The check-in will be open from 7-7:45 a.m. Then, the volunteers will be able to get a breakfast snack and socialize with each other. The commissioning ceremony will be led by Father’s Club president Lee Sailor and Father’s Club member Will Smith. The commissioning blessing and remarks will be heard from Father Wayne Negrete, SJ.
Before leaving, each student and father will receive a t-shirt and a to-go-lunch to enjoy at their assigned site. Then, the fathers and sons will spread out to twelve different sites and contribute their work to a wide range of different communities. The students and fathers are able to request a specific location where they want to contribute their work to.

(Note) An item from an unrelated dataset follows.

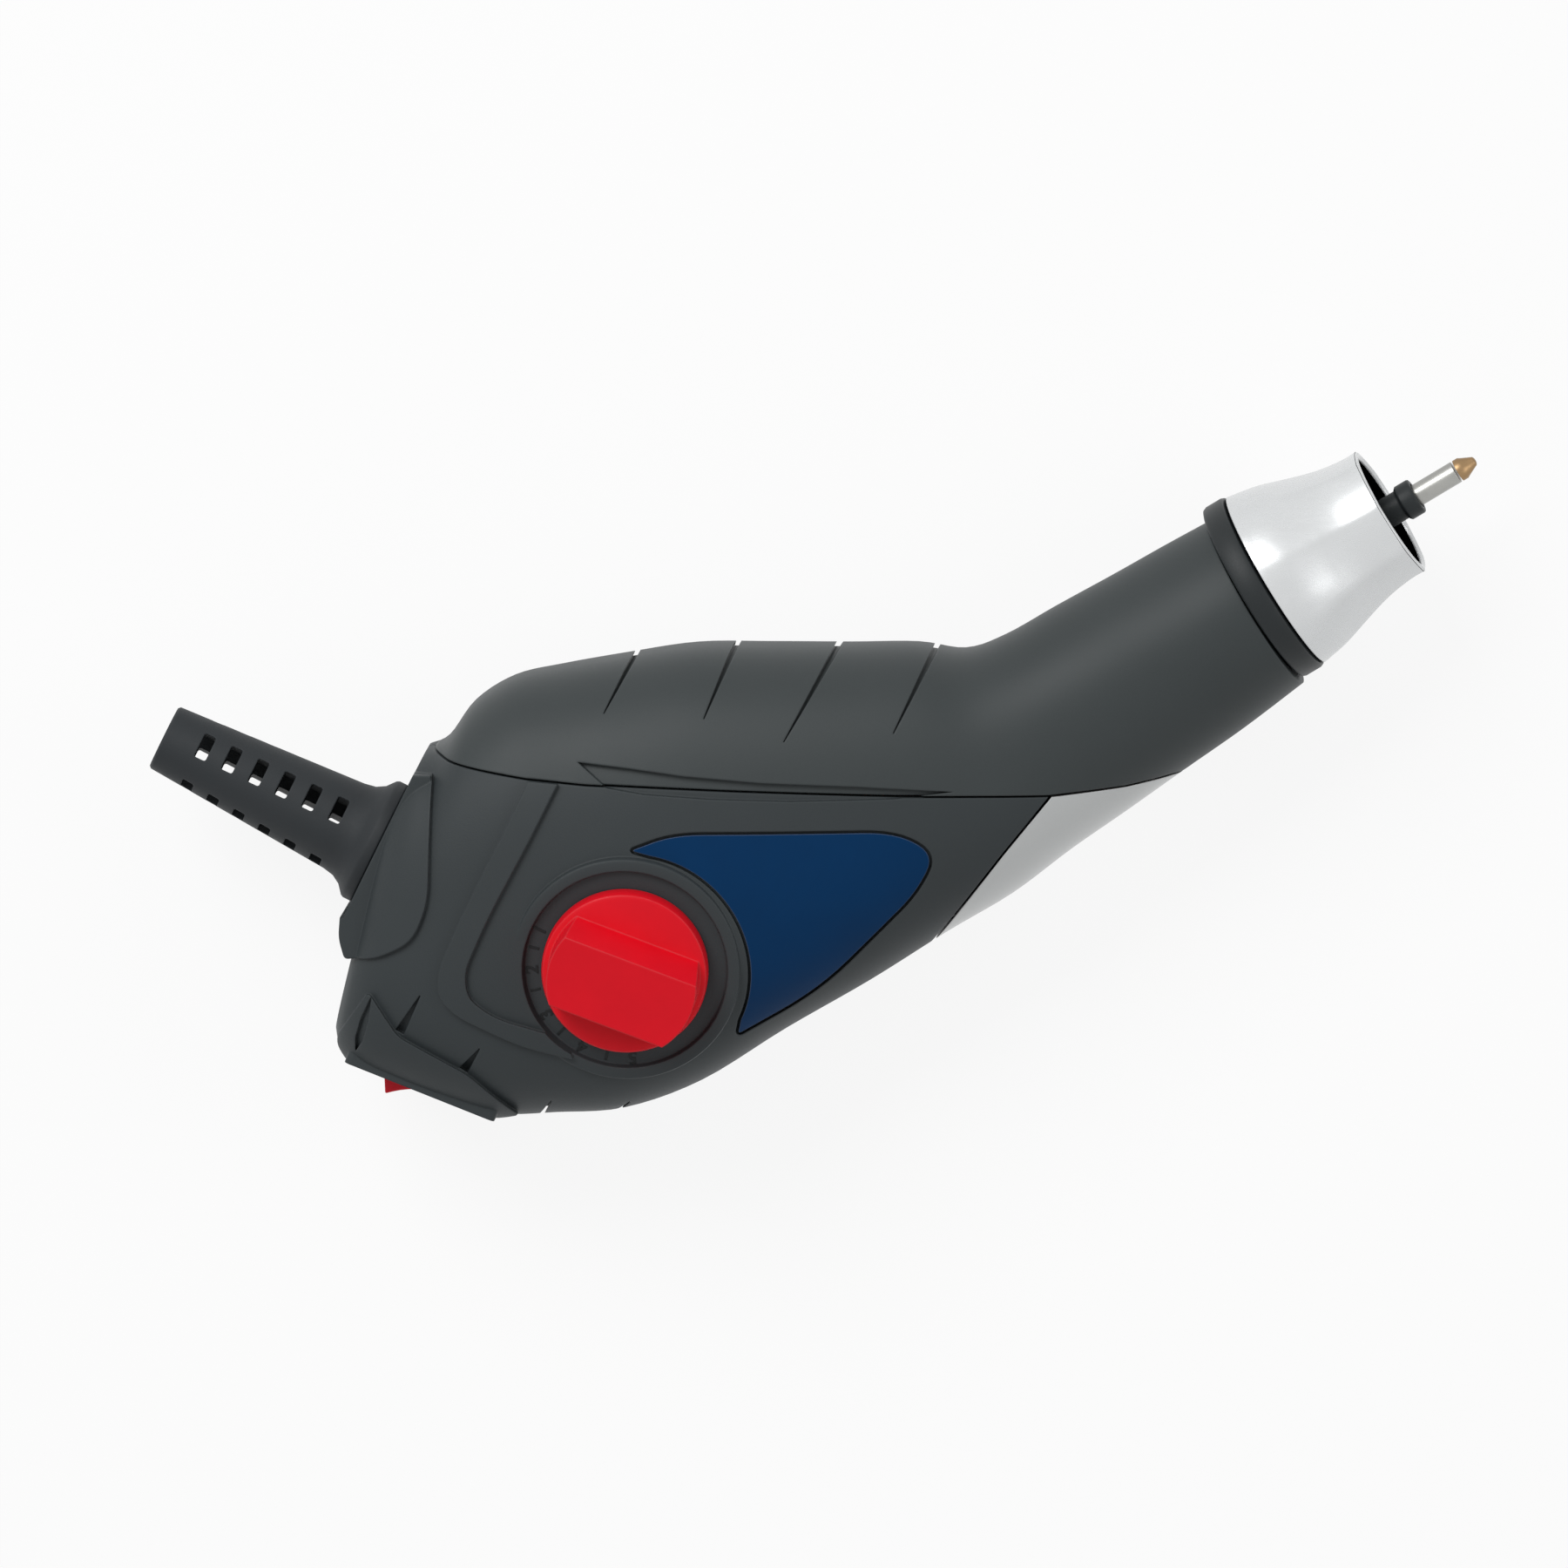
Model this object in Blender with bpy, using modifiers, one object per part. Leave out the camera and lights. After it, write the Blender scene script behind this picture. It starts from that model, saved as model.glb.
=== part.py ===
"""Electric engraving pen, built from separate pieces.

The pen lies on its far side with the stroke dial up. X runs towards the stylus, Y towards the grip side and
Z up, out of the near shell. Lengths are metres. Outlines are shares of REACH, the distance from the dial to
the end of the barrel, measured along the nose axis.
"""

import math

import bmesh
import bpy
from mathutils import Matrix, Vector

# Driving dimensions. Sizes given as a share of REACH keep the pen's proportions when it changes.
REACH = 0.100
HALF_WIDTH = 0.0195
REST_DEPTH = HALF_WIDTH - 0.0023
NOSE_ANGLE = math.radians(31.0)
CORD_ANGLE = math.radians(153.5)
SWITCH_ANGLE = math.radians(-21.9)
DIAL_LEAN = math.radians(8.5)

# Walls and clearances
WALL = 0.0022
SEAM = 0.0003
RUNNING_GAP = 0.00025
OVERRUN = 0.04 * REACH
TRIM_RISE = 0.0008
GROOVE_DEPTH = 0.0009
SOFT_EDGE = 0.0006
WELD = 0.00001

# Cord boot
BOOT_LENGTH = 0.0329
BOOT_FLANGE_RADIUS = 0.088 * REACH
BOOT_FLANGE_THICKNESS = 0.016 * REACH
BOOT_ROOT_RADIUS = 0.064 * REACH
BOOT_END_RADIUS = 0.0465 * REACH
BOOT_BORE_RADIUS = 0.036 * REACH
BOOT_NECK_RADIUS = 0.056 * REACH
BOOT_NECK_LENGTH = 0.036 * REACH
BOOT_HEEL_RADIUS = 0.076 * REACH
BOOT_HEEL_THICKNESS = 0.02 * REACH
BOOT_FLARE_LENGTH = 0.056 * REACH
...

Sophomore Skyle Phillips, who will be a volunteer at the Father-Son Day of Service, said, “I am choosing to participate this year because I know that my time can be put to valued use, and I can really make a difference in at least one person’s life. I expect to bond with my father in that when we do the community service, we will get to talk to each other and get to know the other people whom we are helping and serving.”
Junior Sharbel Challita, who participated last year, will also be contributing his work at the Father-Son Day of Service. Challita said, “I expect to understand that not all people are as fortunate as I am since many people do not have the things that I take advantage of in my life. My father and I are pretty close, so doing service with him will bring us even closer. Participating again this year will also increase our spirituality.”
Along with contributing their service to a range of different locations in the L.A. county, student and father volunteers are also encouraged to bring sleeping bags, blankets, hoodies, rain ponchos or any waterproof covers to school in order to help the estimated 40,000 homeless children and teens of Hollywood keep warm during the winter.
Sophomore Jack Koenig said, “I love to spend time with my dad, and this is a great way to get some time in with him while also helping the community. Because we are going to work to help the common good together and help society, that will make us bond.”
Zeko said, “The fathers really seem to like this event because of the family value that comes along with the service. We have never filled an event two weeks in advance. The day of service is very accessible in the terms of an experience.”